DATA EXTRACT
◇ ◇ ◇
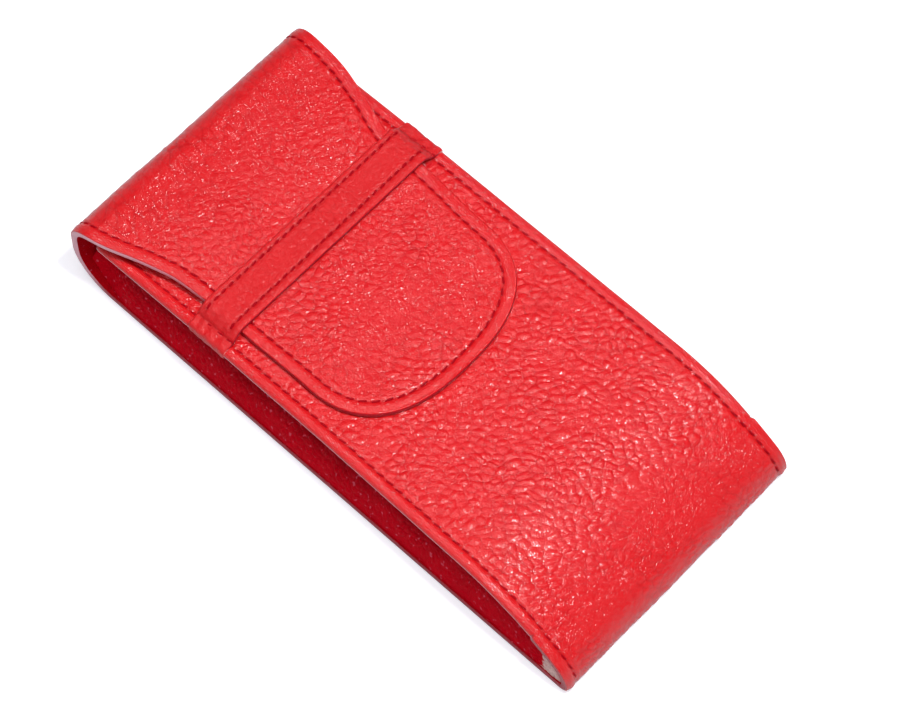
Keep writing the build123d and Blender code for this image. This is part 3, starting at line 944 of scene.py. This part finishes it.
# ------------------------------------------------------------------ band
def band_height(x):
    """Height of the band over its way across: level, an S-shaped slope off the tongue, level again."""
    end = FRONT_Z + BAND_SKIN
    return end + (BAND_Z - end) * (1 - smooth(x, TONGUE_HALF + 0.9, FRONT_HALF - 1.0))


def band_points():
    """The band seen along the case: over the flap, down to the panel, round its edge."""
    end = FRONT_Z + BAND_SKIN
    edge = FRONT_HALF + BAND_LIP
    x = line(0, edge - 1.2, 160)
    pts = [np.stack([x, band_height(x)], 1), arc((edge - 1.2, end - 1.2), 1.2, 90, 0)]
    pts += [line((edge, end - 1.2), (edge, end - 2.6), 8), arc((edge - 1.0, end - 2.6), 1.0, 0, -90)]
    pts += [line((edge - 1.0, end - 3.6), (edge - 3.5, end - 3.6), 8)]
    right = np.concatenate(pts)
    return np.concatenate([(right * [-1, 1])[:0:-1], right])


BAND_C = 0.5 * (BAND_Y0 + BAND_Y1)
band_path = Path(band_points(), (0, BAND_C, 0), (1, 0, 0), (0, 0, 1), (0, -1, 0), blur=0.55)
BAND_HALF = 0.5 * (BAND_Y1 - BAND_Y0)
MID = band_path.length / 2
row_half = FRONT_HALF - 4.0
seam_s = np.abs(band_path.find(SEAM_FRONT, band_height(SEAM_FRONT)) - MID)


ROW_PLACES = (-(BAND_HALF - 1.6), BAND_HALF - 2.4)


def band_rows():
    """The two rows of stitches along the band, upper and lower."""
    count = int(round(2 * row_half / BAND_PITCH))
    s = MID - row_half + (np.arange(count) + 0.5) * 2 * row_half / count
    way = np.tile([0.0, 1.0], (count, 1))
    return [(np.stack([np.full(count, a), s], 1), way, 2 * row_half / count) for a in ROW_PLACES]


BAND_ROWS = band_rows()


def band_half(s):
    return np.full(np.shape(s), BAND_HALF - 0.5)


def band_relief(A, S):
    """Small low pebbles, two stitch channels, turned edges, and creases where the ends are sewn down."""
    grain, crease = pebbles(A + 90, S + 500, 9, (1.0, 0.0), 0.2, 1.7)
    h = 0.5 * grain + 0.05 * noise(A, S, 6.0, 61)
    level = smooth(row_half + 1.0 - np.abs(S - MID), 0.0, 1.5)
    # painted shade along the two stitch channels
    dark = 0 * A
    for row, a in zip(BAND_ROWS, ROW_PLACES):
        h = h + level * groove(A - a, A, S, row, 0.24, 0.36)
        dark = dark + 0.8 * bell(A - a, 0.5) * level
    h = h + 0.1 * bell(np.abs(A) - (BAND_HALF - 1.0), 0.6)
    end = smooth(np.abs(S - MID), row_half - 6, row_half + 2)
    end = end * (1 - smooth(np.abs(S - MID), row_half + 4, row_half + 7))
    h = h + 0.12 * end * np.sin(A * 1.6 + 2.4 * noise(A, S, 5.0, 62))
    across = np.abs(S - MID) - seam_s
    h = h - 0.25 * bell(across, 0.5)
    corner = bell(across - 3.4, 0.8) * (A > 0)
    # crease: painted shade in creases, channels and the seam over each sewn-down end; pale: the raw corners
    return h, {"crease": np.clip(0.7 * crease + dark + 0.8 * bell(across, 0.4), 0, 1), "pale": corner}


band_s = np.linspace(0, band_path.length, 260)
band = sheet("band_face", band_path, band_s, band_half, 44, band_relief, BAND, "none", (0.5, 1.2))
band_thread = thread_mesh("band_stitches", band_path, BAND_ROWS, THREAD, radius=0.26)


def band_under():
    """Backing of the band: its inner face, between the ends."""
    s = band_path.s[np.abs(band_path.s - MID) < row_half + 3][::4]
    A, S = np.meshgrid(np.linspace(-1, 1, 12) * (BAND_HALF - 0.5), s)
    verts = band_path.at(A, S, np.full(A.shape, -1.25))
    zero = {"crease": np.zeros(A.size), "rim": np.zeros(A.size)}
    return build("band_backing_face", verts, one_grid(A.shape), to_uv(A, S), zero, LINING, flip=True)


band_back = band_under()


# ------------------------------------------------------------------ gussets
def gusset(side, name):
    """Side piece folded inwards. Across it q runs 0..1 from the back's edge to the front's edge, deepest
    at 0.72: x = edge - fold * deep(q) - tuck, z = low + q (high - low), where low follows the inside of
    the fold and high the inside of the front. Its bottom end is raw, split along the crease."""
    inner_s = np.linspace(S_TURN + 0.5, S_END - 1.0, 420)
    top = strip.at(np.zeros(inner_s.shape), inner_s, np.full(inner_s.shape, -LAMINATE))
    order = np.argsort(top[:, 1])
    y = np.linspace(BOTTOM + 1.2, MOUTH_Y + 4.5, 580)
    high = np.interp(y, top[order, 1], top[order, 2])
    tuck = 5.0 * smooth(y, MOUTH_Y - 10.0, MOUTH_Y + 4.5)[:, None]
    q = np.linspace(0, 1, 110)
    Y, Q = np.meshgrid(y, q, indexing="ij")
    past = np.clip(y - (TOP - LOW_R), 0, LOW_R - LAMINATE)
    low = LOW_R - np.sqrt((LOW_R - LAMINATE) ** 2 - past**2)
    tall = np.maximum(high - low, 0.05)[:, None]
    fold = np.minimum(7.6, 0.5 * tall)
    low_x = HALF - 0.15
    station_y = np.interp(y, top[order, 1], inner_s[order])
    high_x = (wrap_half(station_y) - 0.9 + side * front_shift(station_y))[:, None]
    crest = 0.72
    deep = np.clip(Q / crest, 0, 1) ** 1.15
    deep = np.where(Q < crest, deep, 1 - smooth((Q - crest) / 0.28, 0, 1))
    grain, crease = pebbles(Y, Q * 17 + 300, 17, (0.9, 0.3), 0.12, 1.25)
    lump = 0.35 * noise(Y, Q * 16, 9.0, 71) + 0.16 * noise(Y, Q * 16, 4.0, 72)
    slack = np.minimum(tall / 8, 1) * np.sin(np.pi * Q) ** 0.5
    x = low_x + (high_x - low_x) * Q - fold * deep + (1.3 * grain + lump) * slack
    x = x - tuck * (0.4 + 0.6 * Q)
    z = low[:, None] - 0.35 * (1 - Q) + Q * tall
    verts = np.stack([side * x, Y, z], -1)
    ragged = 0.9 * noise(Y, Q * 20, 1.9, 73) + 0.4 * noise(Y, Q * 20, 0.7, 74)
    raw = smooth(BOTTOM + 9.0 - 2.4 * Q + 1.6 * ragged - Y, -0.15, 0.15)
    slit = bell(Q - 0.36 + 0.05 * noise(Y, Q, 2.0, 75), 0.035) * raw
    # painted shade: the gusset darker towards the deep of its fold, under the front panel's edge, and a
    # dark line along the slit
    shade = smooth(Q, 0.1, 0.62)
    values = {
        "crease": np.clip(shade + 0.35 * crease + slit * 2, 0, 1).ravel(),
        "rim": np.zeros(Y.size),
        "raw": (raw * (1 - np.clip(slit * 1.6, 0, 1))).ravel(),
    }
    return build(name, verts, one_grid(Y.shape), to_uv(Y, Q * 20), values, GUSSET, flip=side > 0)


gusset_left = gusset(-1, "gusset_left_face")
gusset_right = gusset(1, "gusset_right_face")


def add_raw():
    """Beige flesh side where the gusset's ends are left raw."""
    tree = GUSSET.node_tree
    shader = tree.nodes["Principled BSDF"]
    raw = attribute(tree, "raw")
    dyed = shader.inputs["Base Color"].links[0].from_socket
    tree.links.new(mix(tree, raw, dyed, RAW), shader.inputs["Base Color"])
    rough = math_node(tree, "MULTIPLY_ADD", raw, 0.5, shader.inputs["Roughness"].default_value)
    tree.links.new(rough, shader.inputs["Roughness"])


add_raw()


def bend(piece):
    """Bake the piece's placement into its mesh."""
    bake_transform(piece)


for piece in (flap, lining_flap, flap_thread):
    bend(piece)
for piece in (turn, lining_turn, turn_thread):
    bend(piece)
for piece in (back, lining_back, back_thread):
    bend(piece)
for piece in (
    bottom, front, lining_wrap, front_thread, over_thread, mouth_thread, band, band_thread, band_back,
    gusset_left, gusset_right,
):
    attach(piece, "case")

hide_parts("flap_leather")
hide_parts("flap_lining")
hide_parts("flap_thread")
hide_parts("turn_high_leather", "turn_low_leather")
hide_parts("turn_high_lining", "turn_low_lining")
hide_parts("turn_high_thread", "turn_low_thread")
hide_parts("wrap_leather")
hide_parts("wrap_lining")
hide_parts("back_left_thread", "back_right_thread")
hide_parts("front_left_thread", "front_right_thread")
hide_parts("mouth_thread")
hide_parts("band_leather")
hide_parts("band_lining")
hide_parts("band_upper_thread", "band_lower_thread")
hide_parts("gusset_left")
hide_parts("gusset_right")


# ------------------------------------------------------------------ floor, light, camera
def make_floor():
    """Pale floor just under the object. Its own glow is seen by the camera and lights nothing."""
    size = 3.0
    below = -0.0002
    glow = 0.58
    corners = [(-size, -size, 0), (size, -size, 0), (size, size, 0), (-size, size, 0)]
    mesh = bpy.data.meshes.new("floor")
    mesh.from_pydata(corners, [], [(0, 1, 2, 3)])
    floor = bpy.data.objects.new("floor", mesh)
    floor.location.z = below
    bpy.context.scene.collection.objects.link(floor)
    material = bpy.data.materials.new("pale_floor")
    material.use_nodes = True
    shader = material.node_tree.nodes["Principled BSDF"]
    shader.inputs["Base Color"].default_value = FLOOR_GREY
    shader.inputs["Emission Color"].default_value = FLOOR_GLOW
    sight = material.node_tree.nodes.new("ShaderNodeLightPath")
    lift = math_node(material.node_tree, "MULTIPLY", sight.outputs["Is Camera Ray"], glow)
    material.node_tree.links.new(lift, shader.inputs["Emission Strength"])
    shader.inputs["Roughness"].default_value = 0.9
    shader.inputs["Specular IOR Level"].default_value = 0.1
    mesh.materials.append(material)


def placed(right, up, back, place):
    """The matrix of a lamp or camera that looks against back."""
    matrix = np.eye(4)
    matrix[:3] = np.stack([right, up, back, place], 1)
    return Matrix(matrix)


def area_light(name, place, target, size, power):
    """Square lamp at a place in metres, turned to its target."""
    data = bpy.data.lights.new(name, "AREA")
    data.shape = "SQUARE"
    data.size = size
    data.energy = power
    lamp = bpy.data.objects.new(name, data)
    bpy.context.scene.collection.objects.link(lamp)
    place, target = np.array(place), np.array(target)
    back = place - target
    back = back / np.linalg.norm(back)
    side = np.cross((0.0, 0.02, 1.0), back)
    side = side / np.linalg.norm(side)
    lamp.matrix_world = placed(side, np.cross(back, side), back, place)


def make_world():
    """Faint light from all round."""
    world = bpy.data.worlds.new("studio")
    world.use_nodes = True
    background = world.node_tree.nodes["Background"]
    background.inputs["Color"].default_value = SKY
    background.inputs["Strength"].default_value = SKY_STRENGTH
    bpy.context.scene.world = world


def make_camera():
    """Camera at az round the object, el above the floor and rolled, at a distance in metres. Its focal
    length and the centre of its picture are in steps of a picture that is wide by high of them."""
    az, el, roll = np.radians(-45.69), np.radians(63.6), np.radians(-1.07)
    distance, focal = 0.8755, 3773.1
    wide, high = 900.0, 716.0
    centre = (426.3, 346.7)
    sensor = 36.0
    right = np.array([np.cos(az), np.sin(az), 0.0])
    back = np.array([np.sin(az) * np.cos(el), -np.cos(az) * np.cos(el), np.sin(el)])
    up = np.cross(back, right)
    right, up = np.cos(roll) * right + np.sin(roll) * up, -np.sin(roll) * right + np.cos(roll) * up
    middle = np.array([0, 0, 0.012])
    place = middle + back * distance
    data = bpy.data.cameras.new("camera")
    data.sensor_width = sensor
    data.lens = focal * sensor / wide
    data.shift_x = (wide / 2 - centre[0]) / wide
    data.shift_y = (centre[1] - high / 2) / wide
    camera = bpy.data.objects.new("camera", data)
    bpy.context.scene.collection.objects.link(camera)
    camera.matrix_world = placed(right, up, back, place)
    bpy.context.scene.camera = camera


make_floor()
make_world()
area_light("overhead", (-0.22, -0.20, 1.25), (-0.22, -0.20, 0.0), 1.3, 12.8)
area_light("key", (0.08, -0.25, 1.04), (0.0, -0.03, 0.0), 0.10, 7.5)
make_camera()
bpy.context.scene.view_settings.view_transform = "Standard"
◇ ◇ ◇
TASK TO CARRY OUT
Every line that holds the word "scene" counts once; state the total number of such lines and nothing else.

EXERCISE RESULT
7